More encouraging than their play, however, was the fascinating matchup problems the Canucks created. A long-locked door was opened and a myriad of options were revealed on the other side.
"Who are you going to put your best defencemen up against?" Daniel said. "Who are you going to put your best checking line against? It raises some questions. It does create some problems for the other team. If you can get three lines scoring, I know it's a lot better than having one, or even two. We have to look at this as an opportunity. And we have to take advantage of this opportunity."
Most troubling for Canucks opponents, is that the twins have not been totally cut off. They will still play together on power plays. They will play on the same line after penalties. They will still be together during 4-on-4s. When Henrik scored his two goals Monday, there was Daniel at his side, assisting him.
Drawing up game plans to defend the Canucks just became a lot more difficult and complex.
Daniel also took advantage Monday, creating chances as he was finally freed from playing against an opponent's best defenders.
"I thought [Monday's] game was one of Daniel's best games in a long time here," said Canucks coach Alain Vigneault, who doesn't plan on changes Thursday against the Oilers in Edmonton. "I think he had seven scoring chances on his own. That's quite a bit in this league. So, there is some chemistry there with Ryan [Kesler] and Alex [Burrows]. You know, those three lines right now, we have pretty good balance.
"I think it makes it a little bit more challenging for the opposition right now. ... The last two games, I've really liked the look of our offence."
The Sedins wanted the chance to work out of their slump together. They lost that right, it can be argued, by scoring just one empty-net goal in 11 games. For now, they are willing to try to make the most of a situation that has opened up some new opportunities.
"We haven't got a lot of chances off the rush this year, mainly because we're always going against checking lines and they are going to have five guys back," Daniel said. "For us, it's been no other choice but to get pucks deep and go from there. It's nice playing with Kes and Burr, the game opens up. It was nice to get some 3-on-2s, and some 2-on-1s.
"When you go through a slump like we have you try everything.
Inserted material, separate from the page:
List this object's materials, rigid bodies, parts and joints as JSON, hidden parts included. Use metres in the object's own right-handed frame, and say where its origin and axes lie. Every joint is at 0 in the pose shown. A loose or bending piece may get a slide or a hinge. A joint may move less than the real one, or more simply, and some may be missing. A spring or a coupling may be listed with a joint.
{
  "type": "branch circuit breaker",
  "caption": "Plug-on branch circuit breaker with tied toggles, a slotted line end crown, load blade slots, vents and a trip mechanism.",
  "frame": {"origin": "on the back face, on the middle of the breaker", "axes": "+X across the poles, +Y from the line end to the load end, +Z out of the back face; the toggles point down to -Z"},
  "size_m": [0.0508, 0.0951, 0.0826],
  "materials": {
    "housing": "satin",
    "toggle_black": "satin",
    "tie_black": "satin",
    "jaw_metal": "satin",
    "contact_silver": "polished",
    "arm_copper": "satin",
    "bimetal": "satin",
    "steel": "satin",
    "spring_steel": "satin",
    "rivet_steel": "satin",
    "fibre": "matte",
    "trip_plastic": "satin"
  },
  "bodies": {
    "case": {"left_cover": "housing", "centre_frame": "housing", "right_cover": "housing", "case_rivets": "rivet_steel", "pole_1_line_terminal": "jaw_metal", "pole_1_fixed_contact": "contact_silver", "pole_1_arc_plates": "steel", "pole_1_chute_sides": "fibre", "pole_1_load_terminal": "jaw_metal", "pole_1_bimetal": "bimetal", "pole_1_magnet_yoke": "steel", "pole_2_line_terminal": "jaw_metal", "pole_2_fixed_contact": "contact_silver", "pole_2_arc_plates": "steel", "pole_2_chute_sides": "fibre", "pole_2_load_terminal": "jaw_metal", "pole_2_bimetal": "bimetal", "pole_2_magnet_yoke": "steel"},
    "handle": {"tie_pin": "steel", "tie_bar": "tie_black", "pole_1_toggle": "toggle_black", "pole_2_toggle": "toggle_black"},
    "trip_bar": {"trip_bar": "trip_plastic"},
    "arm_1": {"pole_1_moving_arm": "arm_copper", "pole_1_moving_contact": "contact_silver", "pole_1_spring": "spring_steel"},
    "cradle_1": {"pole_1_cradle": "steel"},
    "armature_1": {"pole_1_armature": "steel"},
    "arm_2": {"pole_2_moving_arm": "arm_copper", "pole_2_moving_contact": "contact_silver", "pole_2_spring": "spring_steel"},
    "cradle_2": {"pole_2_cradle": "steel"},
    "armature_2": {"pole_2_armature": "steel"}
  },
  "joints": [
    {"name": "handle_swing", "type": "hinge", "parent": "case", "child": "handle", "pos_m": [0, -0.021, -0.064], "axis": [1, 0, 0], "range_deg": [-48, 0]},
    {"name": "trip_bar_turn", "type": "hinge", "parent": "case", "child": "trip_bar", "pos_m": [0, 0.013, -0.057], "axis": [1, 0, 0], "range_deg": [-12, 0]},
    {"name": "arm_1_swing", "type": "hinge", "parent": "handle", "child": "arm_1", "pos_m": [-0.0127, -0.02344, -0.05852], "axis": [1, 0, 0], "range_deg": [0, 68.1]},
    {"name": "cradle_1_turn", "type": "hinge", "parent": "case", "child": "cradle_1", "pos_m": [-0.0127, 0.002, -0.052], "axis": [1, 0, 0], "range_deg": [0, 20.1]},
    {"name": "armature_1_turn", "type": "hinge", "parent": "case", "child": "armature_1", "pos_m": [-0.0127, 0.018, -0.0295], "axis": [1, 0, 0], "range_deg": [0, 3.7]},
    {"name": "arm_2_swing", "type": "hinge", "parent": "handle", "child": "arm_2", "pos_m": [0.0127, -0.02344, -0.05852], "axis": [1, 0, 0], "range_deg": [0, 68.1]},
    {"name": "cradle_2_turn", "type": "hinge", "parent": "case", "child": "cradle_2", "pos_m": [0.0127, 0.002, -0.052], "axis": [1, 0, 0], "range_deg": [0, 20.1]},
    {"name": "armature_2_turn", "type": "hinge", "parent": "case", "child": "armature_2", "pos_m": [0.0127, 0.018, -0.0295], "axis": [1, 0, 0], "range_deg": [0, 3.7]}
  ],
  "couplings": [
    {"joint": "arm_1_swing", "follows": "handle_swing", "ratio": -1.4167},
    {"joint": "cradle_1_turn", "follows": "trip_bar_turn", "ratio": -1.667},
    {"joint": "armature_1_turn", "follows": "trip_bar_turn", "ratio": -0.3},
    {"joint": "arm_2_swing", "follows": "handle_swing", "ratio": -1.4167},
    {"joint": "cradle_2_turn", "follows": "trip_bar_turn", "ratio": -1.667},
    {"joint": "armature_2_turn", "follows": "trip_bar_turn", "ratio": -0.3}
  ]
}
I think we started to lean on each other too much and I believe this will help us out in the long run."
"They're pretty special when they're on the same line but I think right now we have three legitimate scoring lines," Kesler said. "I think teams will have trouble matching that. You saw it the past two games. Any given night, any line can step up."
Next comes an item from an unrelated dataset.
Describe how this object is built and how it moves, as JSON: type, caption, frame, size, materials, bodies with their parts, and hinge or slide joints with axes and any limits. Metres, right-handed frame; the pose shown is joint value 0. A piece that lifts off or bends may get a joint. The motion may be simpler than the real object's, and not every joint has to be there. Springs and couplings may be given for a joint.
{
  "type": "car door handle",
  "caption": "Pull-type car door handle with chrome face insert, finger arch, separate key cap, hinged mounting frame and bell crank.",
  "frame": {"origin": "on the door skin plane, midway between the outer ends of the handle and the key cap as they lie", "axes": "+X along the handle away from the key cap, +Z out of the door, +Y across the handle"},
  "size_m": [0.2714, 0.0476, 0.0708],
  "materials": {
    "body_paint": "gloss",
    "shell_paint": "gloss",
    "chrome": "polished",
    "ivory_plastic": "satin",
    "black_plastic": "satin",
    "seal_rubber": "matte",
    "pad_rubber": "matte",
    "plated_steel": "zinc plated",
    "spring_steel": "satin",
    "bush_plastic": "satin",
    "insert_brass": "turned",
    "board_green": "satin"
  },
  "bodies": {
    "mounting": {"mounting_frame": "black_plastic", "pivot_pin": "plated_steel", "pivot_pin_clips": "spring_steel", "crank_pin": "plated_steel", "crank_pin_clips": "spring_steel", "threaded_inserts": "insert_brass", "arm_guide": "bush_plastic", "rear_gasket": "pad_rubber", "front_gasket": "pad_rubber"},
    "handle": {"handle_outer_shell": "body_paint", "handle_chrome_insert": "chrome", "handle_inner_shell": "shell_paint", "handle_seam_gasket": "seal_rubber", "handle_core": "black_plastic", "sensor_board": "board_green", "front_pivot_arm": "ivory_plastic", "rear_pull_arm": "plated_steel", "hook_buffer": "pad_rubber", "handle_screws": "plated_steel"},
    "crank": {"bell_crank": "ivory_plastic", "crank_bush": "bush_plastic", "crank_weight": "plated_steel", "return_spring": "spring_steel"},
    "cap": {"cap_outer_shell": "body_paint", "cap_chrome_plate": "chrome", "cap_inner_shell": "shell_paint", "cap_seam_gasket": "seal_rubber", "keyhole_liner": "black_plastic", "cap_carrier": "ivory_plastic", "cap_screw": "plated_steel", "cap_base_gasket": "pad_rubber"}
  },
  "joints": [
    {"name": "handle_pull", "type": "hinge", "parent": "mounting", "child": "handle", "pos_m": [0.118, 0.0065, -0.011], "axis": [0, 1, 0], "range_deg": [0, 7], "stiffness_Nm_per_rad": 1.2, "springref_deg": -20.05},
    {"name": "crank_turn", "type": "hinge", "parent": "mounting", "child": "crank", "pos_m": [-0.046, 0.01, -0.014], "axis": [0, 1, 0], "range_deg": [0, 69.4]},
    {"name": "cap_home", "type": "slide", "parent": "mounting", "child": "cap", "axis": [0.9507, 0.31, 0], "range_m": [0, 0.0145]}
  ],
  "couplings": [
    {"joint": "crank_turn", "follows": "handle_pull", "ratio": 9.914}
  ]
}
Kesler said his role has not changed even though he is playing with the team's leading scorer.
"We can't get away from what we've been doing and we're going to continue to go against the other team's top line," Kesler said.
"I think, with Daniel on our line, we're going to end up spending more time in their zone. He's a special player."
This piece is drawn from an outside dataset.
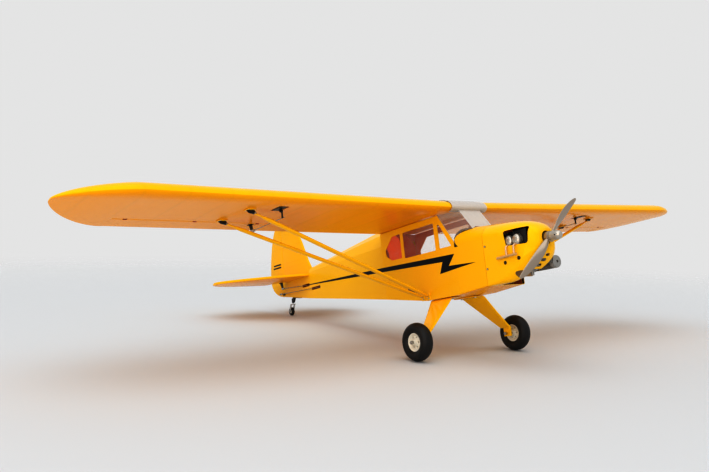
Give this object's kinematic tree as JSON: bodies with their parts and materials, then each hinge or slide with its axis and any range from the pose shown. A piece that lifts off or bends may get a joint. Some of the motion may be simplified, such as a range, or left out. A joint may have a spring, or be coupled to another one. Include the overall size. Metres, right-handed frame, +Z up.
{
  "type": "radio-controlled high-wing airplane",
  "caption": "Radio-controlled high-wing monoplane with V struts, cowled engine, film-covered wing and tail, balloon tyres and steerable tail wheel, parked on its wheels",
  "frame": {"origin": "on the ground under the centre of the bounding box, aeroplane parked on its three wheels", "axes": "+X towards the nose, +Y to port along the span, +Z up; the nose is pitched up by the tail-wheel stance"},
  "size_m": [1.3234, 2.0296, 0.4141],
  "materials": {
    "film": "gloss",
    "cowl_paint": "gloss",
    "clear": "clear",
    "wood": "matte",
    "black_nylon": "satin",
    "white_nylon": "satin",
    "steel": "satin",
    "alloy": "cast",
    "strut_paint": "gloss",
    "prop_finish": "satin metallic",
    "rubber": "matte",
    "servo_case": "matte",
    "tank_plastic": "translucent",
    "panel_black": "satin"
  },
  "bodies": {
    "airframe": {"axles": "steel", "carburettor": "alloy", "cowl": "cowl_paint", "crankcase": "alloy", "cylinder": "alloy", "dummy_engine": "alloy", "engine_mount": "black_nylon", "fin": "film", "front_strut_left": "strut_paint", "front_strut_right": "strut_paint", "fuel_tank": "tank_plastic", "fuselage": "film", "fuselage_frame": "wood", "gear_leg_left": "strut_paint", "gear_leg_right": "strut_paint", "hinges": "white_nylon", "instrument_panel": "panel_black", "muffler": "alloy", "radio_gear": "servo_case", "rear_strut_left": "strut_paint", "rear_strut_right": "strut_paint", "screws": "steel", "servos": "servo_case", "side_windows": "clear", "stabiliser": "film", "strut_fittings": "black_nylon", "tail_bracket": "black_nylon", "windscreen": "clear", "wing_frame": "wood", "wing_left": "film", "wing_right": "film"},
    "prop": {"crankshaft": "steel", "propeller": "prop_finish", "spinner_nut": "alloy"},
    "wheel_left": {"hub_left": "white_nylon", "tyre_left": "rubber"},
    "wheel_right": {"hub_right": "white_nylon", "tyre_right": "rubber"},
    "tail_steer": {"tail_fork": "steel"},
    "tail_roller": {"tail_wheel": "rubber"},
    "rudder_turn": {"rudder": "film", "rudder_horn": "black_nylon"},
    "elevator_turn": {"elevator": "film", "elevator_horn": "black_nylon"},
    "aileron_left_turn": {"aileron_left": "film", "aileron_horn_left": "black_nylon"},
    "aileron_right_turn": {"aileron_right": "film", "aileron_horn_right": "black_nylon"},
    "aileron_servo_left": {"aileron_servo_arm_left": "black_nylon"},
    "aileron_servo_right": {"aileron_servo_arm_right": "black_nylon"},
    "elevator_servo": {"elevator_servo_arm": "black_nylon"},
    "rudder_servo": {"rudder_servo_arm": "black_nylon"},
    "throttle_servo": {"throttle_servo_arm": "black_nylon"},
    "aileron_rod_left": {"aileron_pushrod_left": "steel"},
    "aileron_rod_right": {"aileron_pushrod_right": "steel"},
    "elevator_rod": {"elevator_pushrod": "steel"},
    "rudder_rod": {"rudder_pushrod": "steel"},
    "throttle_rod": {"throttle_pushrod": "steel"},
    "carburettor_barrel": {"throttle_arm": "steel"},
    "switch_slider": {"radio_switch": "black_nylon"}
  },
  "joints": [
    {"name": "prop_spin", "type": "hinge", "parent": "airframe", "child": "prop", "pos_m": [0.62623, 0, 0.31723], "axis": [0.9764, 0, 0.2161], "continuous": true},
    {"name": "wheel_left_spin", "type": "hinge", "parent": "airframe", "child": "wheel_left", "pos_m": [0.37047, 0.174, 0.0475], "axis": [0, 1, 0], "continuous": true},
    {"name": "wheel_right_spin", "type": "hinge", "parent": "airframe", "child": "wheel_right", "pos_m": [0.37047, -0.174, 0.0475], "axis": [0, 1, 0], "continuous": true},
    {"name": "rudder_hinge", "type": "hinge", "parent": "airframe", "child": "rudder_turn", "pos_m": [-0.57266, 0, 0.16714], "axis": [-0.2161, 0, 0.9764], "range_deg": [-25, 25]},
    {"name": "tail_steer_turn", "type": "hinge", "parent": "airframe", "child": "tail_steer", "pos_m": [-0.50659, 0, 0.05374], "axis": [-0.2161, 0, 0.9764], "range_deg": [-25, 25]},
    {"name": "tail_roller_spin", "type": "hinge", "parent": "tail_steer", "child": "tail_roller", "pos_m": [-0.51266, 0, 0.0145], "axis": [0, 1, 0], "continuous": true},
    {"name": "rudder_rod_slide", "type": "slide", "parent": "airframe", "child": "rudder_rod", "axis": [0.9764, 0, 0.2161], "range_m": [-0.0096, 0.0096]},
    {"name": "rudder_servo_turn", "type": "hinge", "parent": "airframe", "child": "rudder_servo", "pos_m": [0.27234, -0.026, 0.22253], "axis": [-0.2161, 0, 0.9764], "range_deg": [-46, 46]},
    {"name": "elevator_hinge", "type": "hinge", "parent": "airframe", "child": "elevator_turn", "pos_m": [-0.54808, 0, 0.11625], "axis": [0, 1, 0], "range_deg": [-25, 25]},
    {"name": "elevator_rod_slide", "type": "slide", "parent": "airframe", "child": "elevator_rod", "axis": [0.9764, 0, 0.2161], "range_m": [-0.011, 0.011]},
    {"name": "elevator_servo_turn", "type": "hinge", "parent": "airframe", "child": "elevator_servo", "pos_m": [0.20399, -0.01, 0.20741], "axis": [-0.2161, 0, 0.9764], "range_deg": [-53, 53]},
    {"name": "aileron_left_hinge", "type": "hinge", "parent": "airframe", "child": "aileron_left_turn", "pos_m": [0.13296, 0.66474, 0.34043], "axis": [-0.0041, 0.9998, 0.017], "range_deg": [-20, 20]},
    {"name": "aileron_right_hinge", "type": "hinge", "parent": "airframe", "child": "aileron_right_turn", "pos_m": [0.13296, -0.66474, 0.34043], "axis": [0.0041, 0.9998, -0.017], "range_deg": [-20, 20]},
    {"name": "aileron_rod_left_slide", "type": "slide", "parent": "airframe", "child": "aileron_rod_left", "axis": [0.9725, 0, 0.2331], "range_m": [-0.0094, 0.0094]},
    {"name": "aileron_rod_right_slide", "type": "slide", "parent": "airframe", "child": "aileron_rod_right", "axis": [0.9725, 0, 0.2331], "range_m": [-0.0094, 0.0094]},
    {"name": "aileron_servo_left_turn", "type": "hinge", "parent": "airframe", "child": "aileron_servo_left", "pos_m": [0.2857, 0.51399, 0.36081], "axis": [-0.0041, 0.9998, 0.017], "range_deg": [-39, 39]},
    {"name": "aileron_servo_right_turn", "type": "hinge", "parent": "airframe", "child": "aileron_servo_right", "pos_m": [0.2857, -0.51399, 0.36081], "axis": [0.0041, 0.9998, -0.017], "range_deg": [-39, 39]},
    {"name": "throttle_turn", "type": "hinge", "parent": "airframe", "child": "carburettor_barrel", "pos_m": [0.60028, 0.02, 0.2864], "axis": [0, 1, 0], "range_deg": [-40, 40]},
    {"name": "throttle_rod_slide", "type": "slide", "parent": "airframe", "child": "throttle_rod", "axis": [0.9764, 0, 0.2161], "range_m": [-0.00838, 0.00838]},
    {"name": "throttle_servo_turn", "type": "hinge", "parent": "airframe", "child": "throttle_servo", "pos_m": [0.31139, 0.0185, 0.23117], "axis": [-0.2161, 0, 0.9764], "range_deg": [-41, 41]},
    {"name": "switch_slide", "type": "slide", "parent": "airframe", "child": "switch_slider", "axis": [0.9764, 0, 0.2161], "range_m": [0, 0.005]}
  ],
  "couplings": [
    {"joint": "tail_steer_turn", "follows": "rudder_hinge", "ratio": 1},
    {"joint": "rudder_rod_slide", "follows": "rudder_hinge", "m_per_rad": 0.022},
    {"joint": "rudder_servo_turn", "follows": "rudder_hinge", "ratio": 1.8333},
    {"joint": "elevator_rod_slide", "follows": "elevator_hinge", "m_per_rad": -0.025},
    {"joint": "elevator_servo_turn", "follows": "elevator_hinge", "ratio": -2.0833},
    {"joint": "aileron_right_hinge", "follows": "aileron_left_hinge", "ratio": -1},
    {"joint": "aileron_rod_left_slide", "follows": "aileron_left_hinge", "m_per_rad": -0.026846},
    {"joint": "aileron_rod_right_slide", "follows": "aileron_left_hinge", "m_per_rad": 0.026846},
    {"joint": "aileron_servo_left_turn", "follows": "aileron_left_hinge", "ratio": 1.9176},
    {"joint": "aileron_servo_right_turn", "follows": "aileron_left_hinge", "ratio": -1.9176},
    {"joint": "throttle_turn", "follows": "throttle_rod_slide", "rad_per_m": 83.333},
    {"joint": "throttle_servo_turn", "follows": "throttle_rod_slide", "rad_per_m": -83.333}
  ]
}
Against Oilers 'we're going to ice a lineup that can take care of itself,' says coach
Ben Kuzma said the Canucks will ice a gritty lineup in anticipation of a physical game:
How anxious is Alex Burrows to butt heads with the Oilers Thursday? He thought the game was tonight.
With their nine remaining regular-season games all against Northwest Division competition, the Canucks could claim another division title or miss the postseason. It's that tight.
"It's going to be really exciting and a playoff atmosphere right until the end," said Burrows. "There's going to be a lot of grit and a lot of guys who want to lay it out on the line."
And a lot of fights in Edmonton?
"Maybe, a little bit of that, too," he added. "But the bottom line is we want to get the two points and if we have to fight to get them, we will."
In their last meeting on Feb. 16 at GM Place, the Canucks and Oilers combined for 193 penalty minutes in a 4-2 Vancouver win. There were seven bouts -- five in the final minute.
That memory is fresh in the mind of Canucks coach Alain Vigneault.
"We're going to ice a lineup that can take care of itself and go in and play a hard game," he promised.